REQUEST
Restate, exactly and only, the lines from the first through the line containing "depths, insets = zip(*RIGHT_INSETS)".

-- start SUPPLIED MATERIAL --

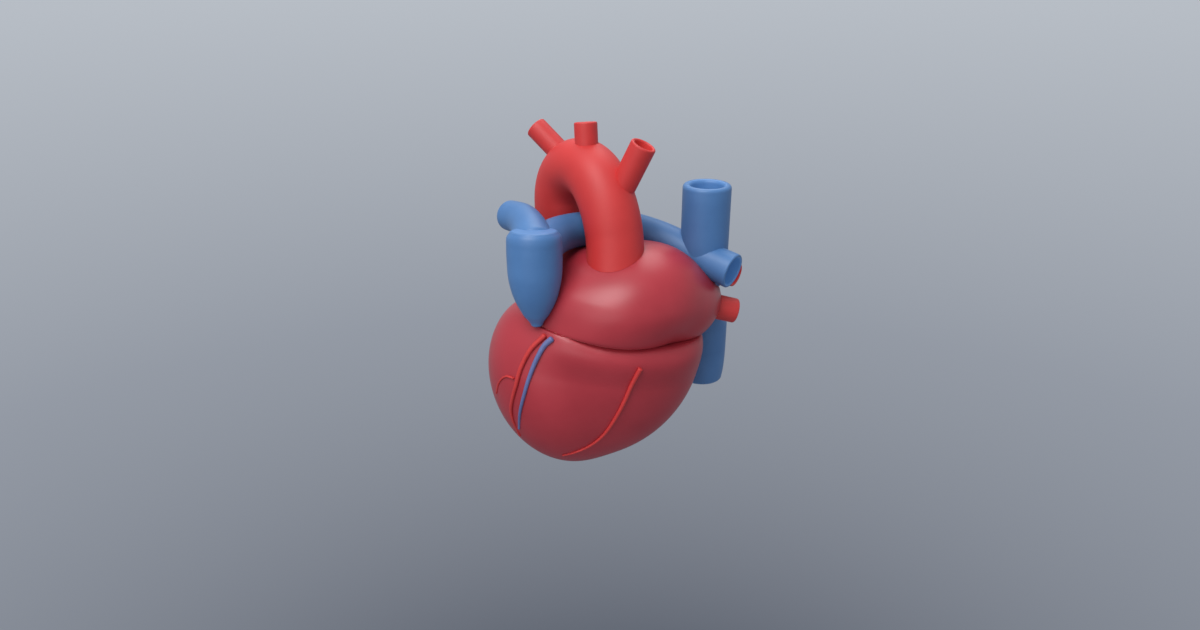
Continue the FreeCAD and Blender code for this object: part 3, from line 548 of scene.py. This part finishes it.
def left_chamber_form(grow=0.0, ridges=0.0):
    bm = ball(*LEFT_CHAMBER, grow=grow, fineness=6)
    if ridges:
        points = np.array([v.co for v in bm.verts])
        move = beams(points, ridges) * np.clip((66.0 - points[:, 2]) / 10.0, 0, 1)
        centre = Vector(LEFT_CHAMBER[0])
        for vert, step in zip(bm.verts, move):
            vert.co += (vert.co - centre).normalized() * float(step)
    return bm


def right_chamber_form():
    depths, insets = zip(*RIGHT_INSETS)

    def distance(points):
        deep = -height(points)
        ridges = beams(points, RIDGE_HEIGHT_RIGHT) * np.clip((deep - 14) / 10, 0, 1)
        body = lobes_distance(VENTRICLES, points) + (np.interp(deep, depths, insets) + ridges)
        ends = soft_larger(PLATE_THICKNESS - deep, deep - RIGHT_DEPTH, 1.0)
        return soft_larger(body, ends, 1.0)
    bm = grown_form((4.0, -20.0, 50.0), distance, 6)
    beyond_septum = block((-300, 0, -300), (300, 300, 300))
    bmesh.ops.transform(beyond_septum, matrix=Matrix.Translation(SEPTUM_PLACE)
                        @ Matrix.Rotation(SEPTUM_TURN, 4, "Z"), verts=beyond_septum.verts)
    return combine(bm, [beyond_septum, ball(*LEFT_CHAMBER, grow=LEFT_WALL, fineness=6),
                        outflow_form(OUTFLOW_WALL), boss_form()])


def outflow_form(grow=0.0):
    x, y = AORTA_PLACE
    return rod(OUTFLOW_START, on_plane((x - 2.0, y), 1.0 if grow == 0 else -PLATE_THICKNESS),
               OUTFLOW_RADIUS + grow)


ROD_RADIUS, BUSH_WALL, BOSS_WALL, SOCKET_DEPTH, BOSS_ROOF = 5.0, 2.0, 4.5, 30.0, 5.0
OUTLINE_DEPTH = 8.0


def boss_form():
    return rod((0, 0, 0), (0, 0, SOCKET_DEPTH + BOSS_ROOF), ROD_RADIUS + BUSH_WALL + BOSS_WALL)


def plate_form(clearance, low, top):
    """The valve plate's outline, taken a little under the valve plane and extruded between two heights."""
    bm = bmesh.new()
    ring = bmesh.ops.create_circle(bm, cap_ends=True, segments=120, radius=1.0)["verts"]
    centre = on_plane((0.0, WINDOW_Y), -OUTLINE_DEPTH)
    ways = [PLANE_ACROSS * v.co.x + Vector((0, v.co.y, 0)) for v in ring]
    edge = push_out(centre, ways, lambda p: lobes_distance(VENTRICLES, p) + PLATE_INSET - clearance)
    for vert, place in zip(ring, edge):
        vert.co = Vector(place) + PLANE_UP * (low + OUTLINE_DEPTH)
    made = bmesh.ops.extrude_face_region(bm, geom=list(bm.faces))["geom"]
    raised = [g for g in made if isinstance(g, bmesh.types.BMVert)]
    bmesh.ops.translate(bm, vec=PLANE_UP * (top - low), verts=raised)
    bmesh.ops.recalc_face_normals(bm, faces=bm.faces)
    return bm


print("the right chamber reaches", RIGHT_DEPTH, "mm under the valve plane")

# %% [markdown]
# ## The ventricles
# One form is hollowed, given pads for the magnets and the boss for the stand rod, and then
# split by the upright window plane into a back wall and a front wall that lifts off. The faces
# are painted by where they lie: crimson outside, paler flesh on the cut rims, darker inside.

# %% Ventricle walls
INLET_RADIUS = 12.2
MITRAL, TRICUSPID = ((-22.5, -14.5), INLET_RADIUS, 9.0), ((30.0, -12.0), INLET_RADIUS, 5.0)
LEAFLET_DROP = 13.0
PAD_RADIUS, PAD_REACH = 5.5, 6.0
MAGNET_RADIUS, MAGNET_LENGTH, PIN_RADIUS, PIN_REACH = 3.0, 2.6, 2.0, 6.0
MAGNET_PLACES = [(-56.0, 46.0), (-22.0, 3.5), (46.0, 60.0)]
PIN_PLACES = [(-57.0, 58.0), (-9.0, 38.0)]
SKIN_DEPTH = 0.4
ventricles = grown_form(VENTRICLE_MIDDLE, ventricle_distance)
pads = [combine(rod((x, WINDOW_Y - PAD_REACH, z), (x, WINDOW_Y + PAD_REACH, z), PAD_RADIUS),
                [grown_form(VENTRICLE_MIDDLE, ventricle_distance, 6)], "INTERSECT") for x, z in MAGNET_PLACES]
ventricles = combine(ventricles, [above(), left_chamber_form(ridges=RIDGE_HEIGHT_LEFT), right_chamber_form()])
ventricles = combine(ventricles, pads, "UNION")
inlets = [rod(on_plane(place, -PLATE_THICKNESS - LEAFLET_DROP - deep), on_plane(place, 1), radius)
          for place, radius, deep in (MITRAL, TRICUSPID)]
plate_seat = plate_form(PLATE_CLEARANCE, -PLATE_THICKNESS, 1.0)
ventricles = combine(ventricles, [plate_seat, outflow_form()] + inlets)
ventricles = combine(ventricles, [combine(boss_form(), [left_chamber_form()])], "UNION")
ventricles = combine(ventricles, [rod((0, 0, -40), (0, 0, SOCKET_DEPTH), ROD_RADIUS + BUSH_WALL)])


def wall_face(face):
    """0 outside, 1 on a cut rim, 2 inside a chamber."""
    middle = face.calc_center_median()
    point = np.array([middle])
    level = float(height(point)[0])
    if abs(middle.y - WINDOW_Y) < 0.15 and abs(face.normal.y) > 0.99:
        return 1
    if float(lobes_distance(VENTRICLES, point)[0]) > -1.2 and level < -0.6:
        return 0
    if abs(face.normal.dot(PLANE_UP)) > 0.995 and level > -PLATE_THICKNESS - 0.5:
        return 1 if level < -1.0 else 0
    return 0 if float(ventricle_distance(point)[0]) > -SKIN_DEPTH else 2


def window_holes(places, low, high, radius, segments):
    """Bars square to the window's plane, from low to high as measured from it."""
    return [rod((x, WINDOW_Y + low, z), (x, WINDOW_Y + high, z), radius, segments=segments)
            for x, z in places]


half_gap = SEAM_GAP / 2
front = combine(ventricles.copy(), [block((-300, WINDOW_Y - half_gap, -300), (300, 300, 300))]
                + window_holes(PIN_PLACES, -PIN_REACH - 1, 1, PIN_RADIUS + 0.05, 32)
                + window_holes(MAGNET_PLACES, -MAGNET_LENGTH, 1, MAGNET_RADIUS, 40))
back = combine(ventricles, [block((-300, -300, -300), (300, WINDOW_Y + half_gap, 300))]
               + window_holes(PIN_PLACES, -1, PIN_REACH, PIN_RADIUS, 32)
               + window_holes(MAGNET_PLACES, -1, MAGNET_LENGTH, MAGNET_RADIUS, 40))
finish_piece(front, "front_wall_skin", "front_ventricle_wall", [CRIMSON, CUT_FLESH, LINING], wall_face)
finish_piece(back, "back_wall_skin", "back_ventricle_wall", [CRIMSON, CUT_FLESH, LINING], wall_face)

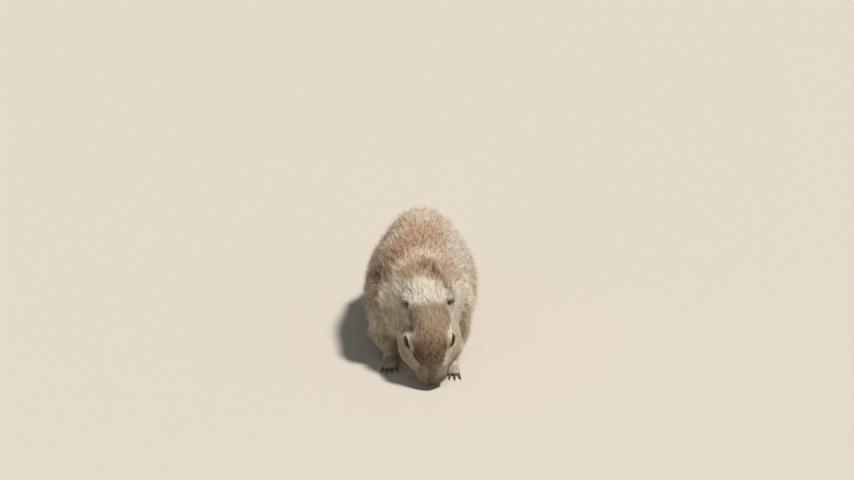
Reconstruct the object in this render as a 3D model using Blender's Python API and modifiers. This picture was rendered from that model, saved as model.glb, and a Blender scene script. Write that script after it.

-- end SUPPLIED MATERIAL --

OUTPUT BELOW
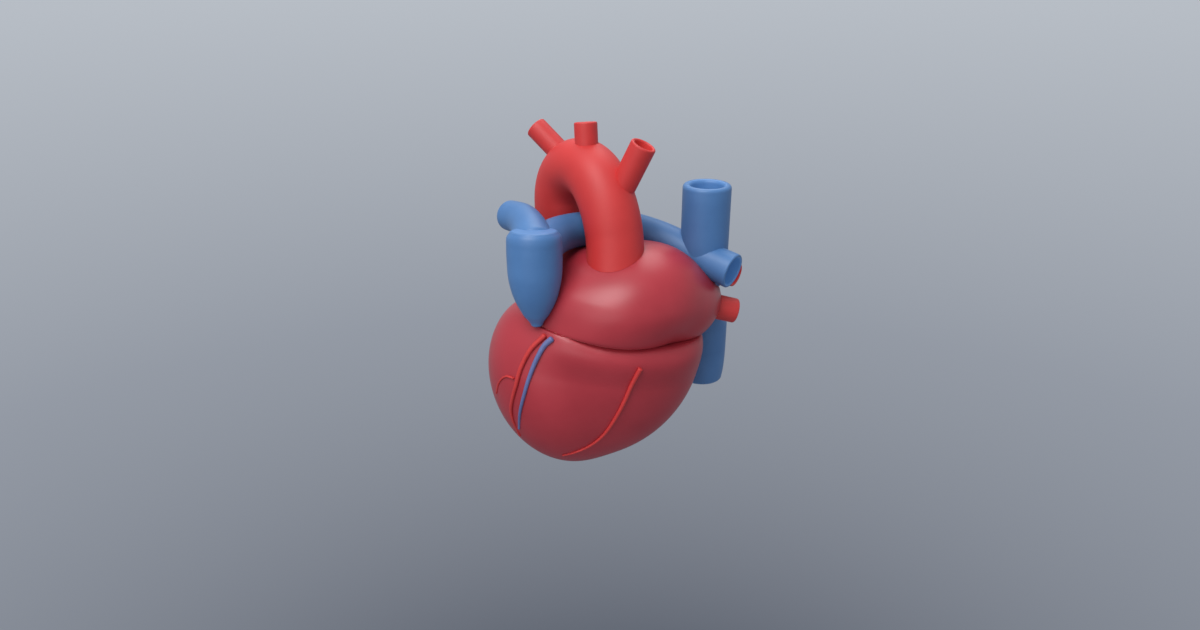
Continue the FreeCAD and Blender code for this object: part 3, from line 548 of scene.py. This part finishes it.
def left_chamber_form(grow=0.0, ridges=0.0):
    bm = ball(*LEFT_CHAMBER, grow=grow, fineness=6)
    if ridges:
        points = np.array([v.co for v in bm.verts])
        move = beams(points, ridges) * np.clip((66.0 - points[:, 2]) / 10.0, 0, 1)
        centre = Vector(LEFT_CHAMBER[0])
        for vert, step in zip(bm.verts, move):
            vert.co += (vert.co - centre).normalized() * float(step)
    return bm


def right_chamber_form():
    depths, insets = zip(*RIGHT_INSETS)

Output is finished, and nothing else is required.